Requirements |
Quote the listing below word for word, stopping after the line that contains "on its side.".
──────── Data for this task ────────
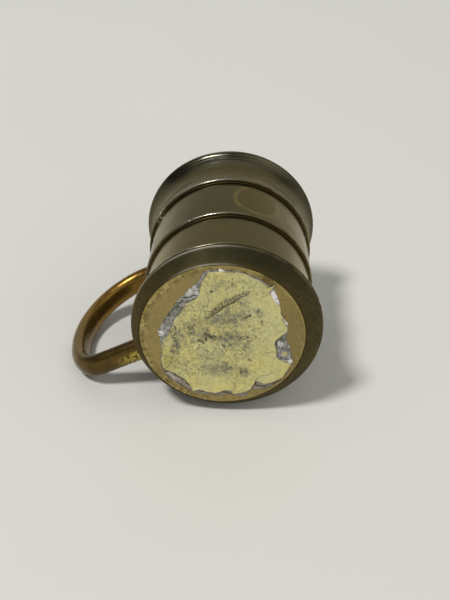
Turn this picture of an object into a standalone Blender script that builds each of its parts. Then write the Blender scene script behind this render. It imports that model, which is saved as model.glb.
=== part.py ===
"""Miniature brass tankard, lying on its side.

The tankard is modelled upright, +Z from its base to its mouth, under an empty that lays it down:
the base then faces -Y, the mouth faces +Y, and the handle leans down until it meets the surface
that the foot and the lip lie on. The origin is on the barrel's axis, on the outer face of the
paper label, which stands a little proud of the foot.
"""

import math

import bmesh
import bpy
from mathutils import Vector

MM = 0.001
GAP = 0.1 * MM  # left between neighbours, which touch or are soldered on the real object

# Turned barrel: radii and heights above the underside
LIP_RADIUS = 13.0 * MM
LIP_BEAD = 0.45 * MM
LIP_HEIGHT = 29.95 * MM
LIP_UNDERCUT = (0.3, 0.8)  # where the cove meets the bead, in bead radii inwards and down
NECK = (11.87 * MM, 25.0 * MM)
COVE_POWER = 3.0  # the cove swings out ever faster towards the lip
UPPER_EDGE = (12.16 * MM, 22.45 * MM)
MIDDLE_TOP = 11.66 * MM
MIDDLE_EDGE = (11.98 * MM, 12.6 * MM)
LOWER_TOP = 11.5 * MM
LOWER_FOOT = 11.85 * MM
FOOT_RADIUS = 13.0 * MM
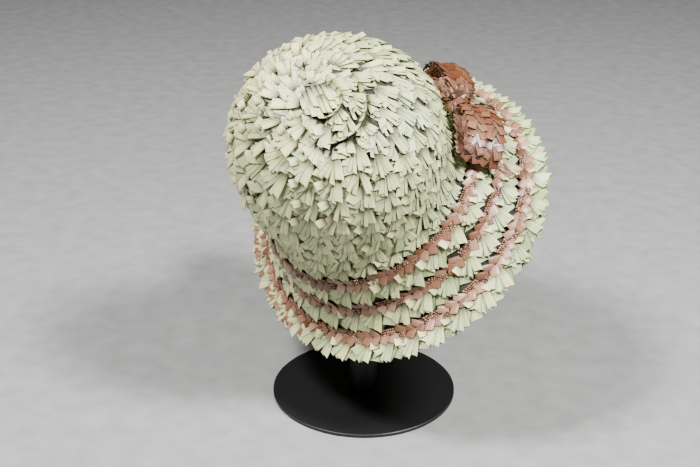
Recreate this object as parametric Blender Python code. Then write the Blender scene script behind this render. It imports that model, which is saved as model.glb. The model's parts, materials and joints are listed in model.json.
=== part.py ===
"""Poke bonnet of sewn straw plait with copper bands and a bow, on a plain round display stand.

Units are metres, +Z is up, and the origin is the centre of the stand's underside.
The bonnet is a deep bulb (crown) on a flaring brim. Both are rows of fancy straw plait,
each row overlapping the next like a shingle, so every row is a shallow rising step with
a toothed lip. All its pieces are laid out in the coordinates of one surface: the distance
from the crown's tip along the profile, the turn about the axis, and the height above it.
"""
import math

import bmesh
import bpy
import numpy as np
from mathutils import Vector
from mathutils.bvhtree import BVHTree

# Fits
GAP = 0.0003                 # free space between pieces that touch

# Bonnet, whole
RIM_RADIUS = 0.1826          # mean radius of the brim's edge
CROWN_RADIUS = 0.1087        # radius of the bulb
BONNET_DEPTH = 0.2056        # rim's plane to the crown's tip, along the axis
TILT = math.radians(45.3)    # of the axis from upright
HEADING = math.radians(-137.8)   # compass turn of the axis, from +X
RIM_CENTRE = (0.0323, 0.0411, 0.2099)
CROWN_FLATNESS = 0.856       # power of the dome's curve, below 1 for a blunter tip

# Bend of the crown over the brim
LEAN = 0.0427
LEAN_TURN = math.radians(-35.3)
LEAN_POWER = 3.289

# Outline of the brim
PEAK_SHARE = 0.055           # how far the brim stands out to one side
PEAK_TURN = math.radians(-138.0)
OVAL_SHARE = 0.078           # longer one way than the other
OVAL_TURN = math.radians(-63.0)
SADDLE_HEIGHT = 0.0057       # rise and fall round the rim
SADDLE_TURN = math.radians(-77.0)
DIP_SHARE = 0.055            # the pinch behind the bow
DIP_TURN = math.radians(63.0)
DIP_SPREAD = math.radians(26.0)

# The waist is shallow on the side away from the bow
FILL_SHARE = 0.75            # of the way from the waist out to a straight slope
FILL_TURN = math.radians(-105.0)
FILL_SPREAD = math.radians(85.0)

# Crease that sets off the coiled tip
CREASE_DEPTH = 0.0040
CREASE_RADIUS = 0.046
CREASE_WIDTH = 0.008
CREASE_TURN = math.radians(-30.0)
CREASE_SPREAD = math.radians(85.0)

# Straw rows
STRAW_WALL = 0.0014
ROW_LIP = 0.0016
ROW_WIDTH = 0.0195
TOOTH_DEPTH = 0.0045
NOTCH_SHARE = 0.55           # height of a notch, of the lip's
STEP_RUN = 0.0004
TEETH = 32

# Copper bands
BAND_WIDTH = 0.0140
BAND_THICKNESS = 0.0018
RIM_BAND_WIDTH = 0.0050
RIM_BAND_START = math.radians(116.0)
RIM_BAND_END = math.radians(220.0)

# Bow
BOW_TURN = math.radians(8.0)
PLAIT_THICKNESS = 0.0016
KNOT_LENGTH = 0.0090
KNOT_SHIFT = -0.0060         # of the bow's waist, from the shoulder towards the crown
KNOT_WIDTH = 0.0250
KNOT_HEIGHT = 0.0120
LOWER_LOOP_LENGTH = 0.0680
LOWER_LOOP_HEIGHT = 0.0230
LOWER_LOOP_WIDTH = 0.0370
UPPER_LOOP_LENGTH = 0.0640
UPPER_LOOP_HEIGHT = 0.0215
UPPER_LOOP_WIDTH = 0.0300
TAIL_WIDTH = 0.0055
TAIL_THICKNESS = 0.0018

# Stand
BASE_RADIUS = 0.1000
BASE_THICKNESS = 0.0040
BASE_BEVEL = 0.0006
POST_RADIUS = 0.0148
CAP_RADIUS = 0.0340
CAP_EDGE = 0.0100            # least thickness of the hidden cap under the crown

# Facets
BASE_SIDES = 64
POST_SIDES = 24
CAP_RINGS = 5
DOME_STEPS = 24
SPAN_STEPS = 12

# Sections of the wall below the dome. Height is a share of BONNET_DEPTH, bulb a share of
# CROWN_RADIUS, and flare a share of what RIM_RADIUS has over CROWN_RADIUS.
SECTIONS = [
    # name          height   bulb    flare
    ("bulb",        0.5708,  1.000,  0.000),
    ("under",       0.4609,  0.915,  0.000),
    ("neck",        0.3900,  0.862,  0.000),
    ("root",        0.3550,  0.890,  0.000),
    ("shelf",       0.3205,  1.000,  0.000),
    ("inner_band",  0.2798,  1.000,  0.202),
    ("wall",        0.2150,  1.000,  0.312),
    ("middle_band", 0.1414,  1.000,  0.386),
    ("flare",       0.0780,  1.000,  0.509),
    ("outer_band",  0.0328,  1.000,  0.680),
    ("rim",         0.0000,  1.000,  1.000),
]

# Pieces of the crown, which meet at seams between rows: the last row of each as a share
# of all the crown's rows
CROWN_PARTS = [
    # name          last row
    ("crown_tip",   0.25),
    ("crown_dome",  0.62),
    ("crown_side",  1.00),
]

# Pieces of the brim. Each is one run: a copper band and then one row of straw, up to the next
BRIM_RUNS = [
    # name           from           to             band
    ("brim_inner",   "inner_band",  "middle_band", "band_inner"),
    ("brim_middle",  "middle_band", "outer_band",  "band_middle"),
    ("brim_outer",   "outer_band",  "rim",         "band_outer"),
]

# Course of a bow loop, from the knot out and back. Along is a share of the loop's length,
# up of its height, and sway shifts the plait sideways by a share of its width.
LOWER_LOOP = [
    # along  up     sway   width
    (0.02,   0.55,  -0.06, 0.66),
    (0.18,   0.82,  0.04,  0.84),
    (0.42,   1.00,  0.10,  1.00),
    (0.70,   0.97,  0.11,  1.00),
    (0.92,   0.70,  0.08,  0.96),
    (1.00,   0.36,  0.00,  0.92),
    (0.90,   0.08,  -0.08, 0.88),
    (0.62,   0.02,  -0.11, 0.88),
    (0.34,   0.05,  -0.11, 0.82),
    (0.10,   0.10,  -0.10, 0.70),
]
UPPER_LOOP = [
    # along  up     sway   width
    (0.02,   0.55,  -0.20, 0.76),
    (0.16,   0.84,  -0.06, 0.92),
    (0.36,   0.92,  0.04,  1.00),
    (0.58,   1.00,  0.10,  1.04),
    (0.82,   0.96,  0.12,  1.04),
    (0.98,   0.66,  0.10,  1.00),
    (1.00,   0.34,  0.06,  0.94),
    (0.88,   0.08,  0.00,  0.90),
    (0.60,   0.02,  -0.08, 0.94),
    (0.32,   0.05,  -0.16, 0.90),
    (0.10,   0.10,  -0.20, 0.78),
]

# Course of a tail on the brim: turn from the bow in shares of the lower loop's length,
# and the way out in shares of the run from the inner to the outer band.
SHORT_TAIL = [
    # turn    out
    (0.24,    0.50),
    (0.20,    0.66),
    (0.21,    0.84),
    (0.34,    0.965),
]
LONG_TAIL = [
    # turn    out
    (0.70,    0.34),
    (0.93,    0.58),
    (0.95,    0.80),
    (0.77,    0.965),
]
TAIL_STEPS = 5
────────
Reply to the task |
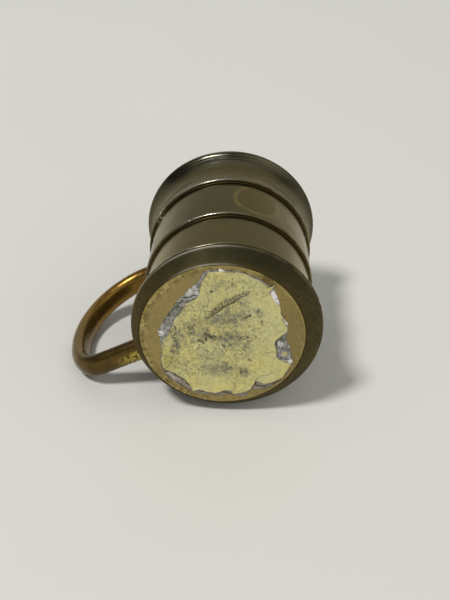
Turn this picture of an object into a standalone Blender script that builds each of its parts. Then write the Blender scene script behind this render. It imports that model, which is saved as model.glb.
=== part.py ===
"""Miniature brass tankard, lying on its side.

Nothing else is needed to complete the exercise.